» Short task:
Take the listing and print it in full, exactly as given.

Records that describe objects
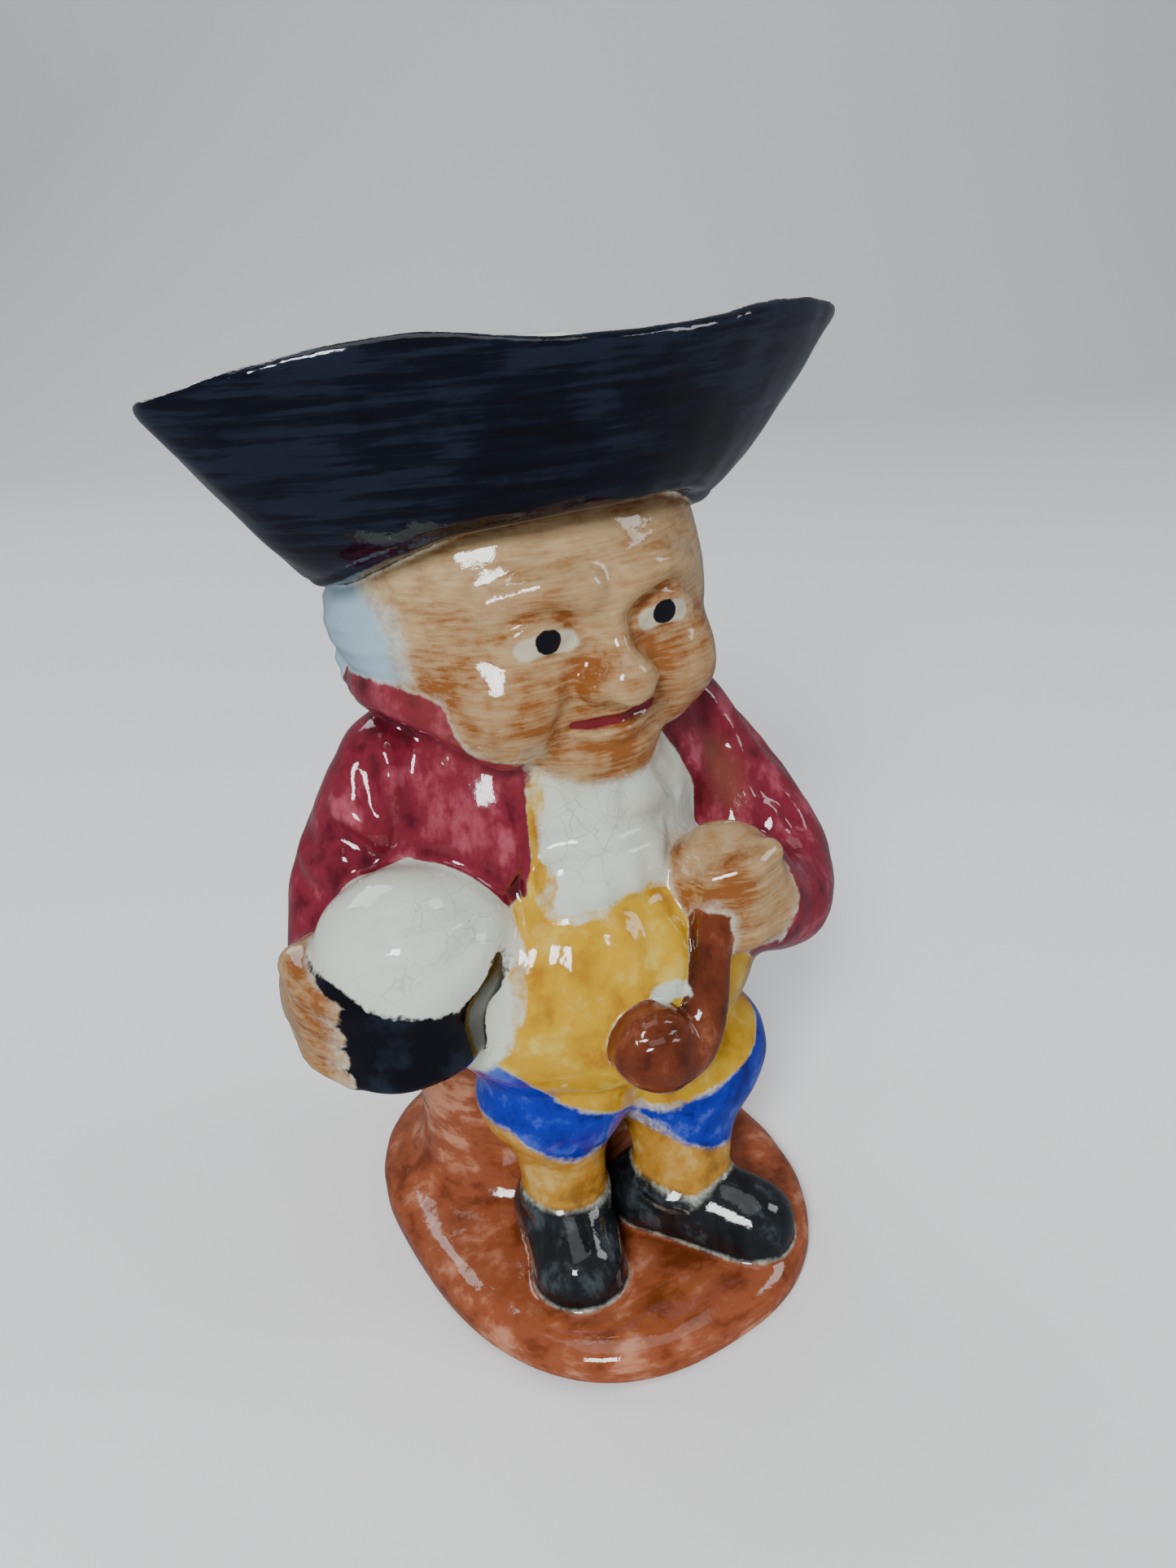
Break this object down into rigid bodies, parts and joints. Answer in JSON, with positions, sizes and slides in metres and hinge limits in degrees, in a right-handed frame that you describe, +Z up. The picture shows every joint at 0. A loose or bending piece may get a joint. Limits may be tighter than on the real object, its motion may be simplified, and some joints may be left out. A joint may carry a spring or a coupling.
{
  "type": "toby jug",
  "caption": "Hollow earthenware jug shaped as a stout man in a cocked hat, holding a mug and a pipe, with a loop handle behind and pouring corners in the hat.",
  "frame": {"origin": "on the flat underside, below the middle of the figure's body", "axes": "+Z up; the figure faces -Y, its right hand and the mug are at -X, and the handle is at +Y"},
  "size_m": [0.1004, 0.1044, 0.1532],
  "materials": {
    "glazed_earthenware": "gloss"
  },
  "bodies": {
    "root": {"jug": "glazed_earthenware"}
  },
  "joints": []
}
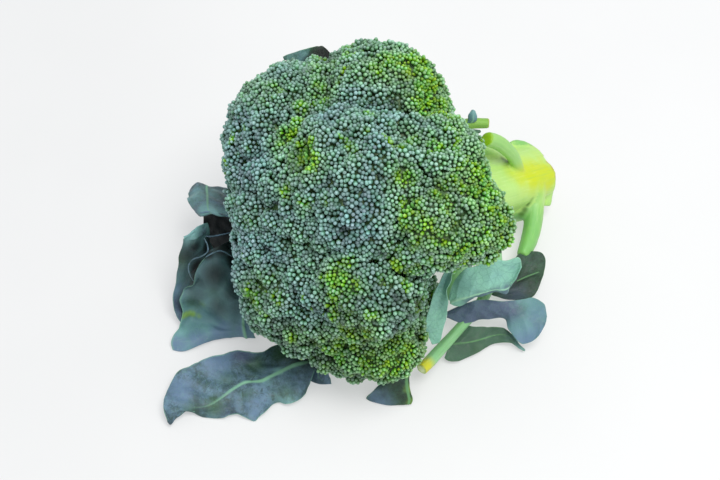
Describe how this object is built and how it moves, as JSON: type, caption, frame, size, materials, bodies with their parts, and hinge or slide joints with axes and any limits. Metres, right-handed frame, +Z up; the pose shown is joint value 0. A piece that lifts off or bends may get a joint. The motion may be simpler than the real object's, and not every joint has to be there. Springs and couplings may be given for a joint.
{
  "type": "broccoli head",
  "caption": "Fresh broccoli head lying on its side, with a domed crown of tight green buds, a thick cut stalk and loose curled leaves.",
  "frame": {"origin": "on the surface it lies on, below the centre of the bounding box", "axes": "+Z up; the crown faces -Y and a little up; the stalk's cut end points to +Y"},
  "size_m": [0.149, 0.2172, 0.1282],
  "materials": {
    "buds": "matt, waxy blue-green buds",
    "stalk": "satin, pale yellow-green skin",
    "leaf_stalk": "satin, pale green skin",
    "leaf": "waxy blue-green leaf",
    "pale_leaf": "matt pale leaf underside"
  },
  "bodies": {
    "root": {"floret_back_left": "buds", "floret_bottom": "buds", "floret_bottom_right": "buds", "floret_centre": "buds", "floret_left": "buds", "floret_low_back": "buds", "floret_low_centre": "buds", "floret_low_left": "buds", "floret_recess": "buds", "floret_right": "buds", "floret_right_low": "buds", "floret_rim_left": "buds", "floret_rim_right": "buds", "floret_rim_top": "buds", "floret_rim_top_left": "buds", "floret_top": "buds", "floret_under": "buds", "floret_upper_left": "buds", "leaf_front": "leaf", "leaf_front_bit": "leaf", "leaf_front_right": "leaf", "leaf_left": "leaf", "leaf_lower": "leaf", "leaf_right_long": "leaf", "leaf_right_low": "leaf", "leaf_right_pale": "pale_leaf", "leaf_right_upright": "pale_leaf", "leaf_stalk_cut": "leaf_stalk", "leaf_stalk_right": "leaf_stalk", "leaf_top": "leaf", "shoot_upper": "leaf_stalk", "stalk": "stalk"}
  },
  "joints": []
}
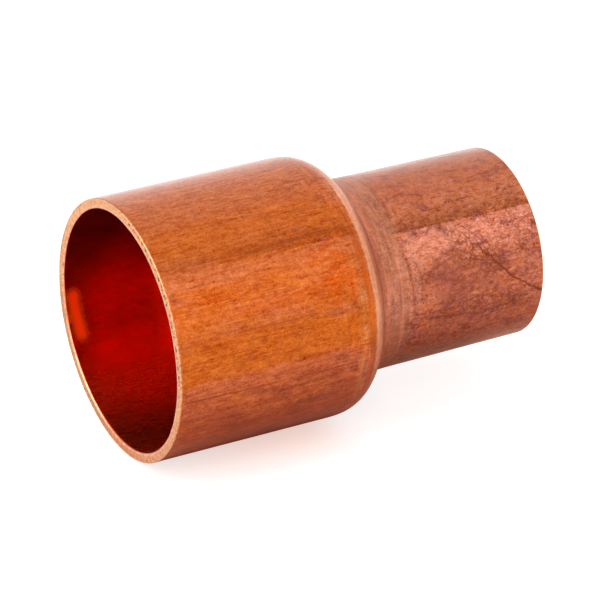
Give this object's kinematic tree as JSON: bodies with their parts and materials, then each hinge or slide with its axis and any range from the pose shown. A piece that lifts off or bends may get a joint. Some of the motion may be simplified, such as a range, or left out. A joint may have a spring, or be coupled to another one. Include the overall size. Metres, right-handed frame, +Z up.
{
  "type": "concentric reducer",
  "caption": "Copper solder-joint concentric reducer: a large round tube socket that necks down through a rounded shoulder to a smaller round socket.",
  "frame": {"origin": "centre of the large mouth, in the plane of its cut face", "axes": "+X along the fitting's axis from the large mouth to the small mouth; +Z up as the fitting lies on its large barrel; +Y completes the right-handed frame"},
  "size_m": [0.0389, 0.0242, 0.0242],
  "materials": {
    "copper": "satin drawn copper, lightly tarnished, with a bright cut edge at the mouths"
  },
  "bodies": {
    "root": {"reducer_body": "copper"}
  },
  "joints": []
}
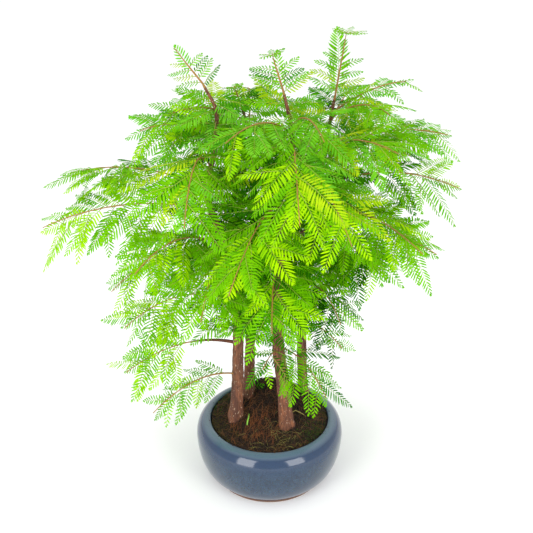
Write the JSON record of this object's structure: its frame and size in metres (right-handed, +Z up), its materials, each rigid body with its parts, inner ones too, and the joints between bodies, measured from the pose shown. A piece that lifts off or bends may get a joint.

» Correct answer:
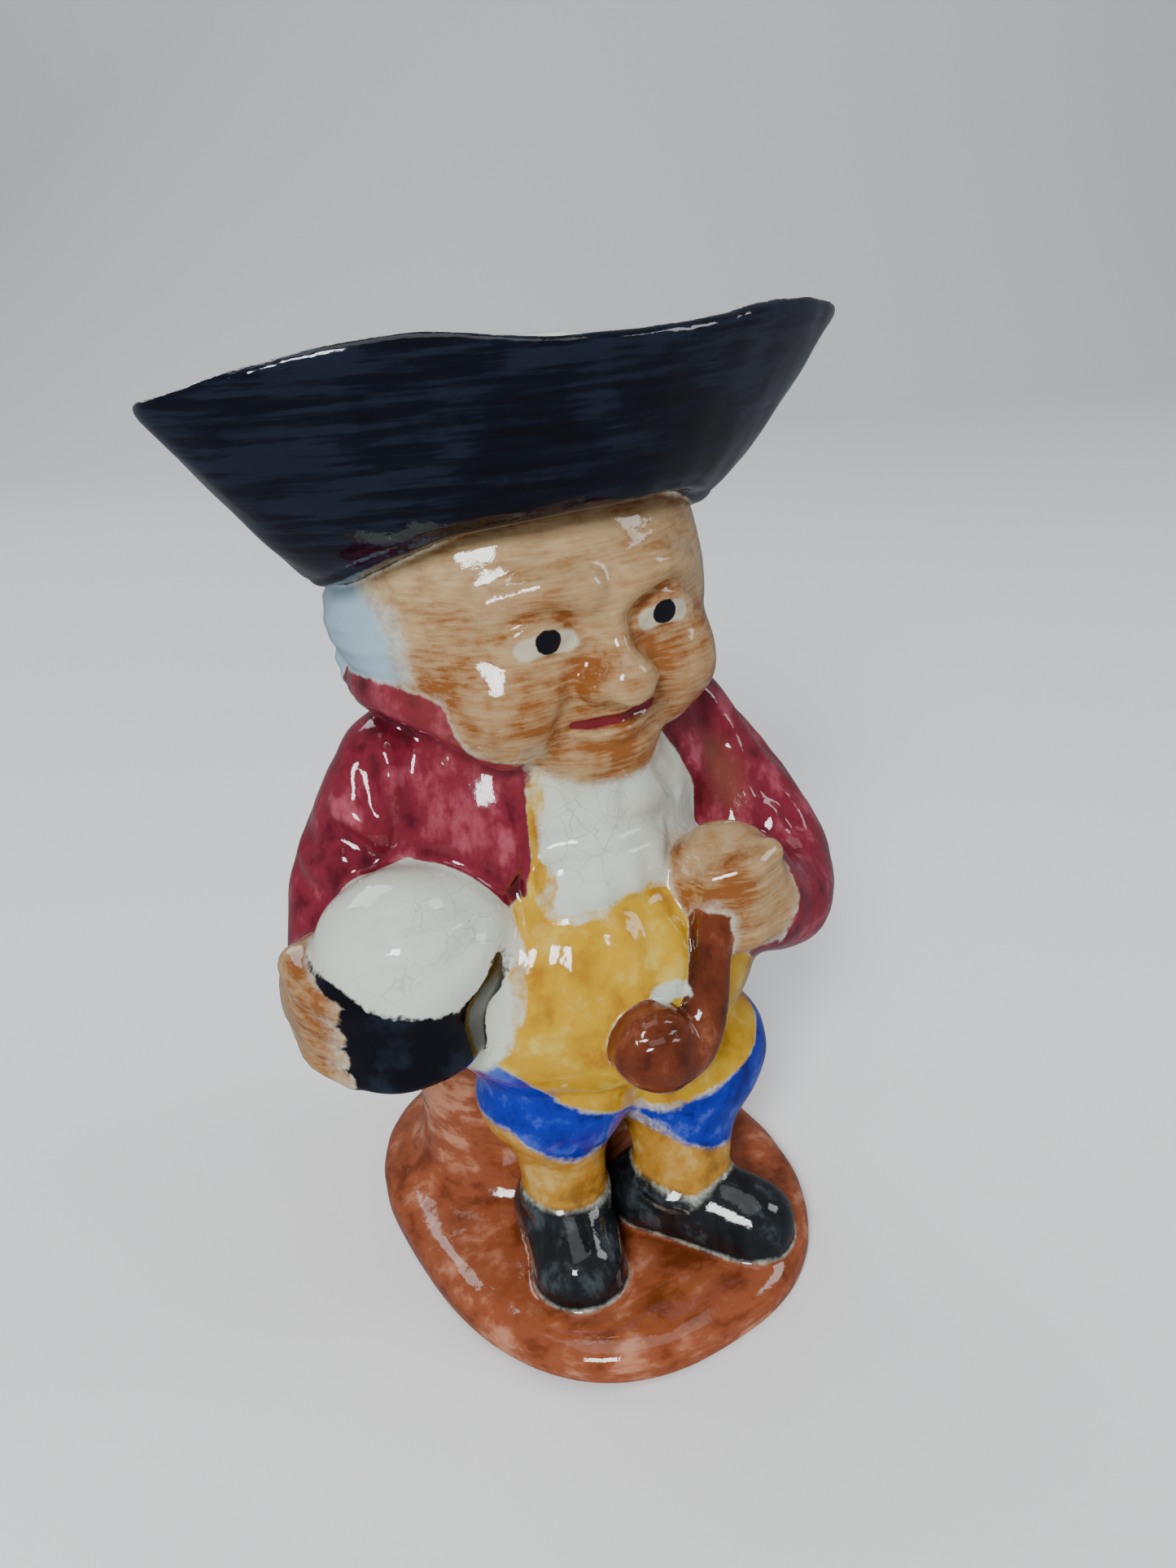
Break this object down into rigid bodies, parts and joints. Answer in JSON, with positions, sizes and slides in metres and hinge limits in degrees, in a right-handed frame that you describe, +Z up. The picture shows every joint at 0. A loose or bending piece may get a joint. Limits may be tighter than on the real object, its motion may be simplified, and some joints may be left out. A joint may carry a spring or a coupling.
{
  "type": "toby jug",
  "caption": "Hollow earthenware jug shaped as a stout man in a cocked hat, holding a mug and a pipe, with a loop handle behind and pouring corners in the hat.",
  "frame": {"origin": "on the flat underside, below the middle of the figure's body", "axes": "+Z up; the figure faces -Y, its right hand and the mug are at -X, and the handle is at +Y"},
  "size_m": [0.1004, 0.1044, 0.1532],
  "materials": {
    "glazed_earthenware": "gloss"
  },
  "bodies": {
    "root": {"jug": "glazed_earthenware"}
  },
  "joints": []
}
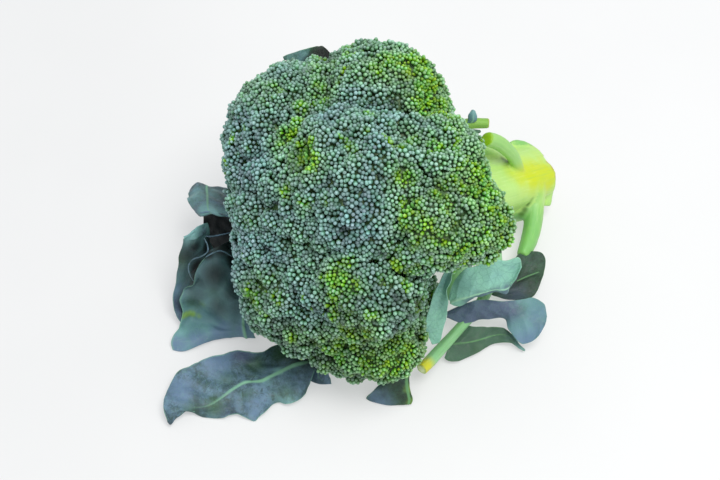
Describe how this object is built and how it moves, as JSON: type, caption, frame, size, materials, bodies with their parts, and hinge or slide joints with axes and any limits. Metres, right-handed frame, +Z up; the pose shown is joint value 0. A piece that lifts off or bends may get a joint. The motion may be simpler than the real object's, and not every joint has to be there. Springs and couplings may be given for a joint.
{
  "type": "broccoli head",
  "caption": "Fresh broccoli head lying on its side, with a domed crown of tight green buds, a thick cut stalk and loose curled leaves.",
  "frame": {"origin": "on the surface it lies on, below the centre of the bounding box", "axes": "+Z up; the crown faces -Y and a little up; the stalk's cut end points to +Y"},
  "size_m": [0.149, 0.2172, 0.1282],
  "materials": {
    "buds": "matt, waxy blue-green buds",
    "stalk": "satin, pale yellow-green skin",
    "leaf_stalk": "satin, pale green skin",
    "leaf": "waxy blue-green leaf",
    "pale_leaf": "matt pale leaf underside"
  },
  "bodies": {
    "root": {"floret_back_left": "buds", "floret_bottom": "buds", "floret_bottom_right": "buds", "floret_centre": "buds", "floret_left": "buds", "floret_low_back": "buds", "floret_low_centre": "buds", "floret_low_left": "buds", "floret_recess": "buds", "floret_right": "buds", "floret_right_low": "buds", "floret_rim_left": "buds", "floret_rim_right": "buds", "floret_rim_top": "buds", "floret_rim_top_left": "buds", "floret_top": "buds", "floret_under": "buds", "floret_upper_left": "buds", "leaf_front": "leaf", "leaf_front_bit": "leaf", "leaf_front_right": "leaf", "leaf_left": "leaf", "leaf_lower": "leaf", "leaf_right_long": "leaf", "leaf_right_low": "leaf", "leaf_right_pale": "pale_leaf", "leaf_right_upright": "pale_leaf", "leaf_stalk_cut": "leaf_stalk", "leaf_stalk_right": "leaf_stalk", "leaf_top": "leaf", "shoot_upper": "leaf_stalk", "stalk": "stalk"}
  },
  "joints": []
}
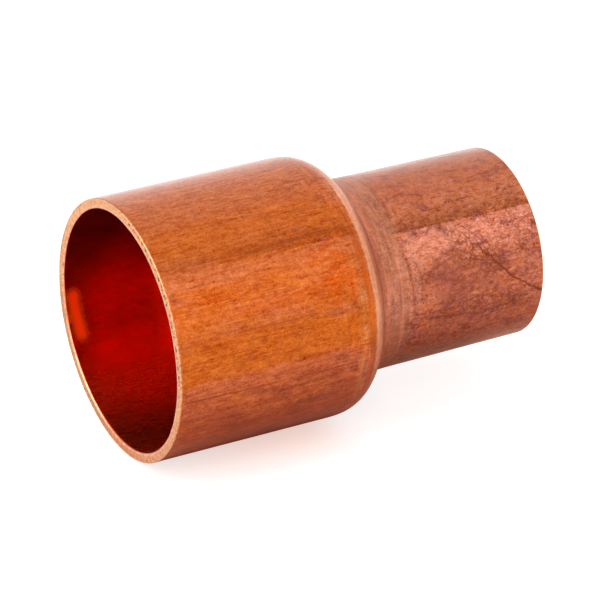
Give this object's kinematic tree as JSON: bodies with their parts and materials, then each hinge or slide with its axis and any range from the pose shown. A piece that lifts off or bends may get a joint. Some of the motion may be simplified, such as a range, or left out. A joint may have a spring, or be coupled to another one. Include the overall size. Metres, right-handed frame, +Z up.
{
  "type": "concentric reducer",
  "caption": "Copper solder-joint concentric reducer: a large round tube socket that necks down through a rounded shoulder to a smaller round socket.",
  "frame": {"origin": "centre of the large mouth, in the plane of its cut face", "axes": "+X along the fitting's axis from the large mouth to the small mouth; +Z up as the fitting lies on its large barrel; +Y completes the right-handed frame"},
  "size_m": [0.0389, 0.0242, 0.0242],
  "materials": {
    "copper": "satin drawn copper, lightly tarnished, with a bright cut edge at the mouths"
  },
  "bodies": {
    "root": {"reducer_body": "copper"}
  },
  "joints": []
}
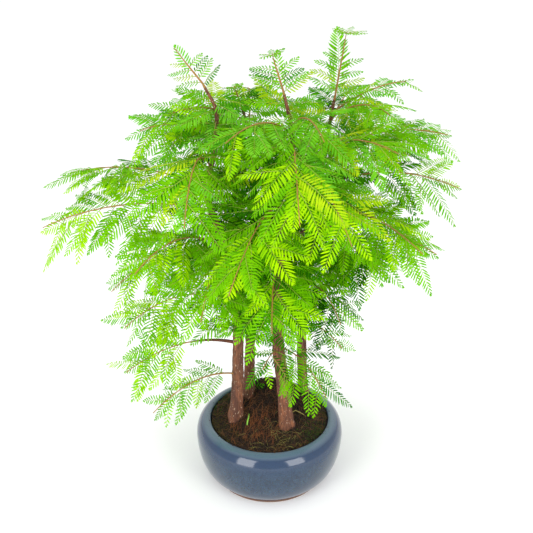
Write the JSON record of this object's structure: its frame and size in metres (right-handed, +Z up), its materials, each rigid body with its parts, inner ones too, and the joints between bodies, measured from the pose shown. A piece that lifts off or bends may get a joint.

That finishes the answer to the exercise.